Ladkani also offered a theory about why fishermen are becoming so violent and desperate.

He said that because the Sea Shepherd has been successful in removing gillnets, fishermen are going into debt borrowing money from Chinese and Mexican totoaba traffickers to buy new ones at around US $3,000 each.

“This is a vicious circle where people get more indebted,” Ladkani said.

“This one fisherman wound up owing the cartels $54,000 for 18 nets. He tried to get out, he finally came out and said there is no way I can repay the cartel. He was murdered.”

Sunshine Rodríguez, a leader of fishermen in the Baja California town of San Felipe, said that it is a myth that fishermen are getting rich selling totoaba swim bladders.

“I know people who are dedicated 100% to that [totoaba] business and don’t even have $10 to put gas in the tank of their panga,” he said. The Chinese are making the profit, that I can tell you.”

Rodríguez said a fisherman can currently sell a half-kilogram totoaba swim bladder for about US $400 but traffickers are cutting the prices they pay and will continue to do so because they know that the fishermen have no other options to make a living.

Government payments meant to compensate fishermen for lost income as a result of the ban on gillnets haven’t been made in three months, he said.

In compensation payments that the government has made as part of the Endangered Species Conservation Program (Procer), the Federal Auditor’s Office (ASF) has detected a range of irregularities.

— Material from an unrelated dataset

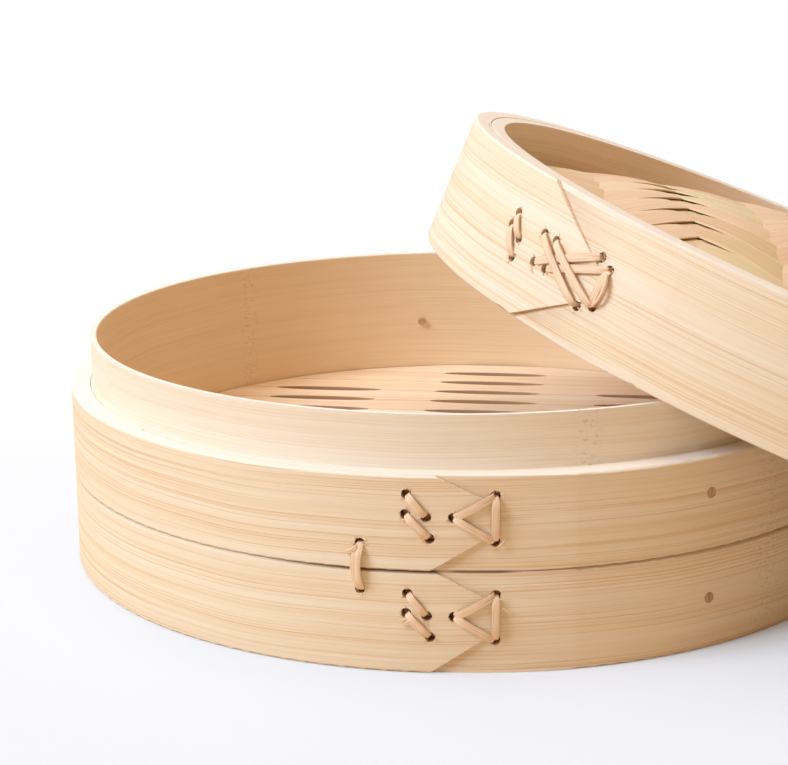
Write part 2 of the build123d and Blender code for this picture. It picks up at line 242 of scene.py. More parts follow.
@dataclass(frozen=True)
class Bamboo(Finish):
    """Bare split bamboo, planed and not coated: satin, with long fine fibres and paler culm nodes.

    Lengths are in mm. Fibre bundles of bamboo are 0.3 to 0.6 mm wide and run for centimetres.
    """

    pale: str = "#FCF3E1"
    mid: str = "#F5E6CA"
    streak: str = "#E0B478"
    fibre: str = "#C9985C"
    inside: str = ""
    edge: str = "#F8F4EE"
    # Colour of the painted shade inside the drilled holes and at the lap's stepped end
    hole: str = "#B5805A"
    # Colour of the painted shade on the sides of the steam slots
    slot_shade: str = "#BC8650"
    bruise: str = "#8F6A48"
    # Colour of the dirt and painted shade in the seam between stacked hoops
    seam_shade_and_dirt: str = "#7A4E28"
    radius: float = 127.0
    height: float = 30.0
    middle: float = 0.0
    seam: float = 160.0
    lap: Lap | None = None
    nodes_at: tuple[float, ...] = ()
    node_width: float = 5.0
    streak_width: float = 0.42
    streak_share: float = 0.54
    streak_strength: float = 0.58
    roughness: float = 0.52
    grain: Grain = Grain.ROUND
    turn: float = 0.0
    pitch: float = 0.0
    drilled: bool = False
    seam_side: int = 0
    seam_dark: tuple[float, float] = (0.0, 0.0)
    pegs_at: tuple[tuple[float, float], ...] = ()
    slat_tones: bool = False
    slot_span: tuple[float, float] | None = None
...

The ASF said in a report that 220,000 pesos (US $11,300) had gone to deceased persons and 96,000 pesos to fishermen who don’t live in the upper Gulf of California area.

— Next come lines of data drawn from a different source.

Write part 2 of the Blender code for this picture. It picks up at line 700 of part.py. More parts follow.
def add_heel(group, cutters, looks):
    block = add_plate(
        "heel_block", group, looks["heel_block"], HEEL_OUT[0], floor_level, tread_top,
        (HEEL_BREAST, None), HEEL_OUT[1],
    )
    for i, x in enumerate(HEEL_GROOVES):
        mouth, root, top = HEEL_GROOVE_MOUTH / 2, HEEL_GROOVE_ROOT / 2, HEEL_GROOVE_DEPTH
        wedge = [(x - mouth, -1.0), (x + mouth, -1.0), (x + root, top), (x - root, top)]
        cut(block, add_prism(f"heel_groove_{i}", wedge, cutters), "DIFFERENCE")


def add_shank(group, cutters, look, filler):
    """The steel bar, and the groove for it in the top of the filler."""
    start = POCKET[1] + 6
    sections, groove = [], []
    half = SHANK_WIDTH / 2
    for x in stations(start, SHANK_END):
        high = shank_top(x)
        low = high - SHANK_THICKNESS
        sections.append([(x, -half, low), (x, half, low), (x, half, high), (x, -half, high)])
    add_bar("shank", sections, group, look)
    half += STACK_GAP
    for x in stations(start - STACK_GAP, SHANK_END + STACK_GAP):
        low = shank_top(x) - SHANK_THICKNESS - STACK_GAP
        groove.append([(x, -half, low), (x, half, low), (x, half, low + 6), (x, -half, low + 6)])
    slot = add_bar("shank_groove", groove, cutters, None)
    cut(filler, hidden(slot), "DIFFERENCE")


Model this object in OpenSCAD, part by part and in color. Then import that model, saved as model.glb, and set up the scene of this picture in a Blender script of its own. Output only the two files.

More than 2.4 million pesos (US $123,000) went to people who don’t have valid fishing licenses and 744,000 pesos was paid to fishermen who didn’t provide documentation that proved their address. A further 3.7 million pesos was spent on duplicate payments, the ASF found.

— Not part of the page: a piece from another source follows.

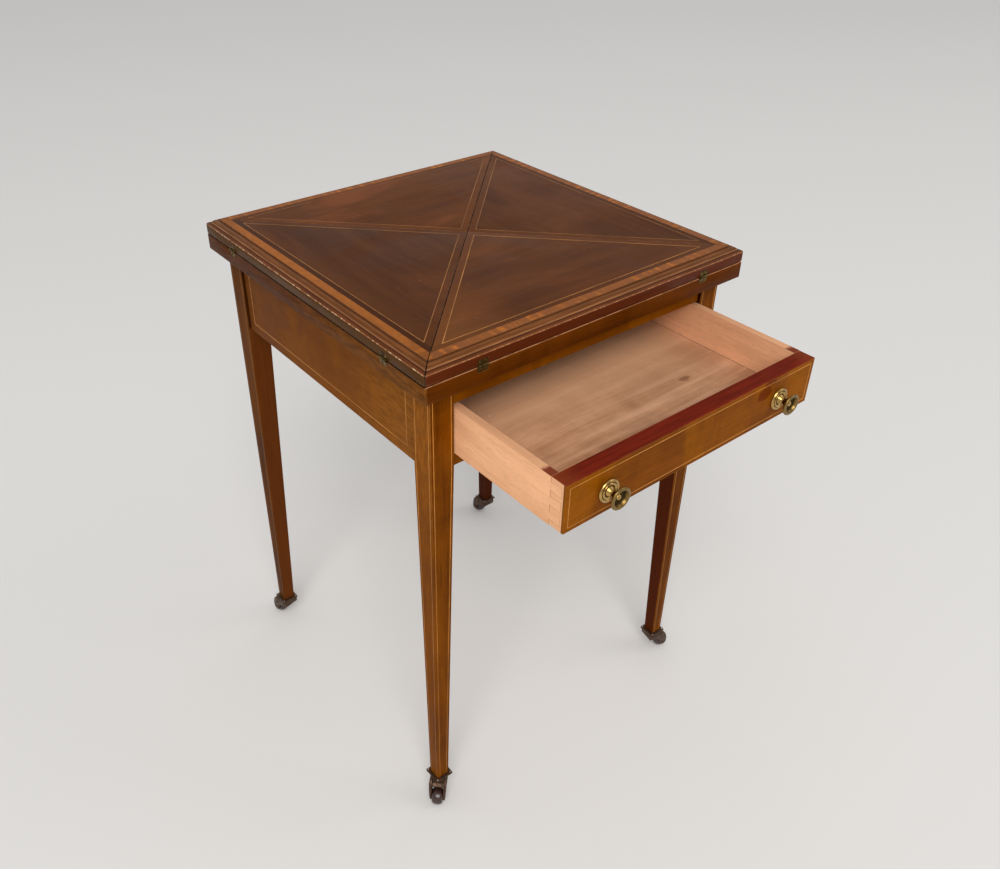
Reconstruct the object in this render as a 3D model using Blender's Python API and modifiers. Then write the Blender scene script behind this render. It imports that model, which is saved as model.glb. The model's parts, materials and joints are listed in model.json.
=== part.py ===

“This multi-million-peso support has been misused through non-transparent welfare policies,” said Alejandro Olivera, Mexico representative for the Center for Biological Diversity.

“Those who really go out to fish” have received little or no financial support, he added.

With time seemingly running out for the vaquita marina, more than 50 environmental and conservation groups wrote to federal Environment Secretary Josefa González Blanco and Agriculture Secretary Víctor Villalobos last month to urge them to strengthen government programs to protect the species.

“. . . If conservation measures aren’t taken, the law isn’t applied and the decline [in vaquita numbers] continues at its current pace, it’s probable that the vaquita will become extinct during your [six-year] administration,” the groups said.

Ladkani, the filmmaker, was even more pessimistic.

“When it’s totoaba season at the end of May, they may have killed everything by then.”